Se você me quer ou não

Diga sempre que me adora, que você lamenta e chora

A nossa separação”

Quem, se não Noel, teria a sensibilidade de pedir à ex-amada este último desejo? Lamentar o bem vivido aos amigos, para que mais amigos fossem e o mal vivido aos inimigos, para que estes mais se afastassem...

“E às pessoas que detesto

Diga sempre que eu não presto

Que meu lar é um botequim”

Nana está terminando. Seu gestual é simples, despojado, comandado apenas pelo sentimento, sem nenhuma ambição de forçar a barra, sem nenhum dramatismo extrapolado. Ela sabe mostrar a Lágrima Interior, aquela que aparece sem chorar. Sua voz grave e única ressoa por um Municipal em êxtase:

“Que eu arruinei sua vida

E não mereço a comida

Que você pagou pra mim”

O final é simples, sem nenhum rebuscamento. Nana se afasta do microfone. Depois de um milissegundo de “o que foi isso?!” o Teatro Municipal – platéia, balcões e torrinha – simplesmente explode, aos urros e aplausos. Levanto-me da poltrona, ejetado por aquela força emocional que só nos atinge em ocasiões muito, muito, especiais e urro junto com o resto do público. Todo mundo está de pé, todos estão de acordo comigo: nunca existiu um “Último Desejo” igual aquele que Nana nos mostrou.

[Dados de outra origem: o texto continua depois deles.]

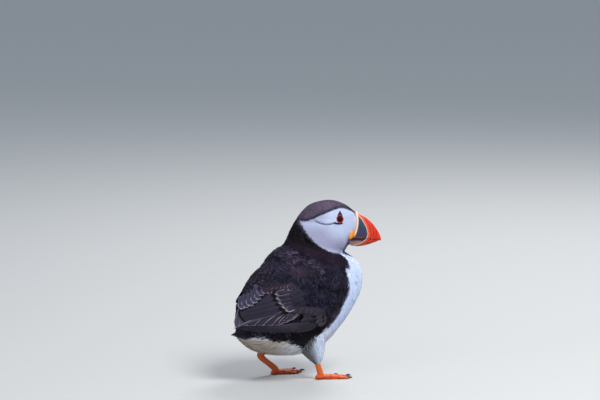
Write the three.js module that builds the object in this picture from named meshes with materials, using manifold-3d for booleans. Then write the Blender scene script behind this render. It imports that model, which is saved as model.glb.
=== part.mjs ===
// Atlantic puffin (Fratercula arctica), adult in summer plumage, life size.
// The bird stands on both feet and looks over its right shoulder.
// Millimetres. +X is the way the trunk faces, +Y the bird's left, +Z up, and the floor is z = 0.

import * as THREE from 'three';
import { mergeVertices } from 'three/addons/utils/BufferGeometryUtils.js';
import Module from 'manifold-3d';

const wasm = await Module();
wasm.setup();

// ---- driving dimensions ----

const gap = 0.3;              // clear space kept between neighbouring pieces
const headTurn = -25;         // degrees the head is turned to the bird's right
const neckAxisX = 14;         // the head turns about an upright line through the neck
const turnStart = 7.5;        // section number at which the neck begins to turn
const turnEnd = 12.5;         // section number from which the head is fully turned

// The body is a row of flat sections from the vent to the base of the bill. Each gives a point
// of the back outline, a point of the belly outline, how far up from the belly it is widest
// (0 to 1), its half width there, and the power of its superellipse.
//  backX backZ bellyX bellyZ widest half power
const bodySections = [
  [-71,  53,   -70,   46,   0.50,   6.0, 2.0],
  [-68,  64,   -61,   36,   0.50,  16.0, 2.1],
  [-63,  79,   -49,   29,   0.50,  25.5, 2.2],
  [-55,  95,   -32,   25,   0.52,  33.5, 2.4],
  [-45, 109,    -8,   24,   0.54,  38.0, 2.5],
  [-36, 121.5,  16,   29,   0.56,  39.0, 2.5],
  [-29, 130.5,  37,   44,   0.58,  39.0, 2.4],
  [-22, 135.5,  52,   63,   0.59,  38.0, 2.5],
  [-16.5, 138,  64,   84,   0.57,  36.0, 2.4],
  [-14, 140,    67.5, 103,  0.54,  33.0, 2.2],
  [-13, 143,    62,   118,  0.52,  29.5, 2.1],
  [-12, 147,    54.5, 126,  0.52,  26.5, 2.1],
  [ -9, 153,    50,   130,  0.52,  24.0, 2.1],
  [ -3, 162,    49.5, 131.2, 0.50, 23.0, 2.2],
  [  3.5, 171,  49.6, 131.8, 0.48, 22.2, 2.3],
  [ 12, 179,    50,  132.2, 0.46,  21.6, 2.4],
  [ 24, 184,    50.2, 132.8, 0.46, 21.0, 2.4],
  [ 36, 184.4,  50.6, 133.6, 0.46, 20.0, 2.4],
  [ 46, 181,    51.2, 134.8, 0.46, 17.4, 2.3],
  [ 53, 176.8,  51.8, 136.4, 0.46, 13.6, 2.2],
  [ 57, 172.6,  52.6, 138.4, 0.46,  9.6, 2.1],
];
const bodyRings = 35;         // rings of points along the body
const bodyAround = 26;        // points in each ring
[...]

Só não chorei ali por idiota que sou. Mas prometo aqui, de público, que no meu próximo encontro com Nana Caymmi – tomara que seja logo – vou abraçá-la com todo o meu carinho de amigo e chorar mansamente em seu ombro. Ela certamente vai me perguntar por que e eu vou dizer a ela que choro por aquelas noites de música em Vila Isabel, pelo sorriso feliz de meu ido pai, pela varanda tranquila da Major Barros, pelas vozes que não posso mais ouvir, pela alegria de poder tocar, cantar e compor e pelo jovem de vinte e seis anos que nos proporcionou – através dela – aqueles três minutos e pouco essenciais para qualquer ser que considere a música uma parte importante de sua vida.